Tuesday, August 29, 2006

Can Idiot Girl come to Seattle

My heart won over my head this weekend. I went to Utah, in large part to spend a weekend with my Idiot Girl. I visited friends. It was a perfect weekend for Bevin. We ate out twice on Friday. Three times on Saturday, with an additional picnic. That means this is how the days went: eat, drive, eat, drive, eat drive. What is more perfect for Bevin. Her topic desires: eat, ride, walk (and the fourth is cuddle). That is at least what I do with my Idiot Girl.

A grand weekend. On Sunday, we ate, drove. And then I took her back to her group home. A very good place. 15 girls or so. But they care, are responsible, do their best. It isn't a scary place. Not in the world of places where a young woman (she's 26) like my dear Idiot Girl, my Bevin, can live on her own.

I stopped at the home. And she was just plane mad at me. On the roam as I took her back. Now this is where it is difficult with Bevin. She get's over it. I knew that she'd settle down. Her grand ability is this: she's happy, she lives in the present. But it was so striking for me. She was angry, she expressed her feelings. She seemed to care, if only for the briefest slice of time.

But it broke my heart. I drove away, but I couldn't leave. So I brought my Idiot Girl home with me. Definitely heart over head. I have a job. My daughter has a family of small children. Bevin, for all her charm, can be very difficult. And as I called around today to begin the assault on the officialsom of this state. It's not easy. It's a catch 22.

So what do I do. I have made so many compromises in my life around my children. They know I love them. And the other two have done fine. Truth to be told. Bevin is doing fine too. But am I? I want to take care of her. Touch her. Love her. I just can't let this go on. My easy life. My Idiot Girl isn't in Seattle. She's hundreds of miles away.

And that is what I must fix. For my heart.

Monday, August 21, 2006

Wednesday, August 16, 2006

I think I'm safe

So I've had this blog for several years. And as near as I can tell, no one has visited it. So I think I'm safe. Maybe I could try writing something just a wee bit public. Push these lazy fingers. Lay myself out there a bit.

We'll see

What I distrust

I haven't been writing. Because I don't think? Because I'm private? But who is reading this? So I'll proceed and see if I can write.
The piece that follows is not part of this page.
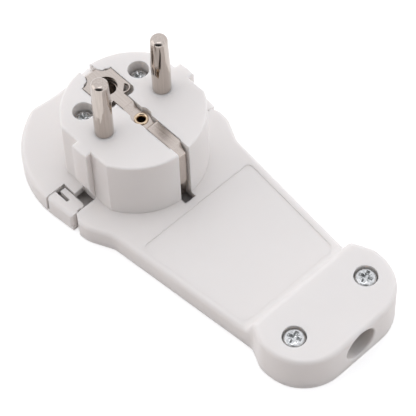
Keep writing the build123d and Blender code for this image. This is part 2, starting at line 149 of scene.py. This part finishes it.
def wear(names, material):
    """Give some CAD nodes one finish all over."""
    for name in names:
        data = nodes[name].data
        data.materials.clear()
        data.materials.append(material)
    print(material.name, "on", len(names), "nodes")


print("nodes to finish:", len(nodes))

# %% [markdown]
# ## White plastic
# The shells are ABS, moulded in a spark-eroded tool that leaves a fine satin. The pieces inside
# are nylon in its natural cream. One flat colour would do for a paint, but large faces would
# look empty, so faint clouds of colour and a grain break the light up. A real spark-eroded grain
# is a few hundredths of a millimetre wide, and is drawn about ten times coarser here, so that it
# shows. Light also enters such plastic and comes out again almost two millimetres away, red a
# little further than blue. Subsurface scattering gives that: grooves look paler and edges softer.

# %% White plastic
cloud_mm, cloud_detail = 9, 3
plastic_ior = 1.5
glow_share = 0.65
glow_mm = 1.7
glow_rgb = (1.0, 0.97, 0.93)
grain_strength, grain_detail = 0.3, 2


def satin_plastic(name, colour, deep, roughness, grain_mm, grain_deep_mm):
    """Moulded plastic with faint clouds of colour, light in its depth and a fine grain."""
    material, tree, shader = new_material(name)
    place = add_node(tree, "ShaderNodeTexCoord").outputs["Object"]
    cloud = add_node(tree, "ShaderNodeTexNoise", {"Vector": place},
                     {"Scale": 1 / (cloud_mm * MM), "Detail": cloud_detail})
    tint = add_node(tree, "ShaderNodeMix", {"Factor": cloud.outputs["Fac"]},
                    {MIX_LOW: linear(deep), MIX_HIGH: linear(colour)}, data_type="RGBA")
    tree.links.new(tint.outputs[MIX_RESULT], shader.inputs["Base Color"])
    fill(shader, {"Roughness": roughness, "IOR": plastic_ior})
    fill(shader, {"Subsurface Weight": glow_share, "Subsurface Radius": glow_rgb,
                  "Subsurface Scale": glow_mm * MM})
    grain = add_node(tree, "ShaderNodeTexNoise", {"Vector": place},
                     {"Scale": 1 / (grain_mm * MM), "Detail": grain_detail})
    bump = add_node(tree, "ShaderNodeBump", {"Height": grain.outputs["Fac"]},
                    {"Strength": grain_strength, "Distance": grain_deep_mm * MM})
    tree.links.new(bump.outputs["Normal"], shader.inputs["Normal"])
    return material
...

I just saw a clip of Ronald Reagan and his famous "tear down that wall." I suppose I've come to believe that Ronald Reagan was a good man. And listening to an abridged version (I hesitate to admit) of his biography, I'm also willing to think that he was more accomplished than I gave him credit for. Particularly in being able to articulate his own vision.

But I still can't respond to someone like Ronald Reagan. Even if in the end it turned out better than I might have thought. And certainly, given what I distrust, things have gotten more troubling, not less. (Now I'm thinking about George Bush.) So what do I distrust. A person who trusts an idea, a belief, without submitting that idea, that belief, even a "gut feeling" if that's what it is, to inquiry, thought, investigation, skepticism. I just can't trust belief. And it's not that I trust reason or thought either. But human animals do have the ability to reason. The ability to discover a view of where we are standing, a sense that it's one of many places we might stand. That's what the ability to reason can help to glimpse. Another way things might be. A sense of this place, this context, a horizon. And a horizon, a view, that might just be different. That is what I value. What I try to find. Another way to think about this. Then I have a way of choosing, valuing, my view. Otherwise it's blind. So what I continue to question, to distrust is the true belief, the only belief, the obvious, the one true way. One.

And one that has an easy enemy, an easy other. My husband always tells me this leaves me in a murky, muddled place. But I have worked very hard to get to this murky, muddled place. And I value those things I can still value so much more, living in this place. So I continue to distrust the Ronald Reagans of the world. True believers. Even if kind and benign. I can sometimes admire. I can wish. But I just can't trust. I can't trust trust.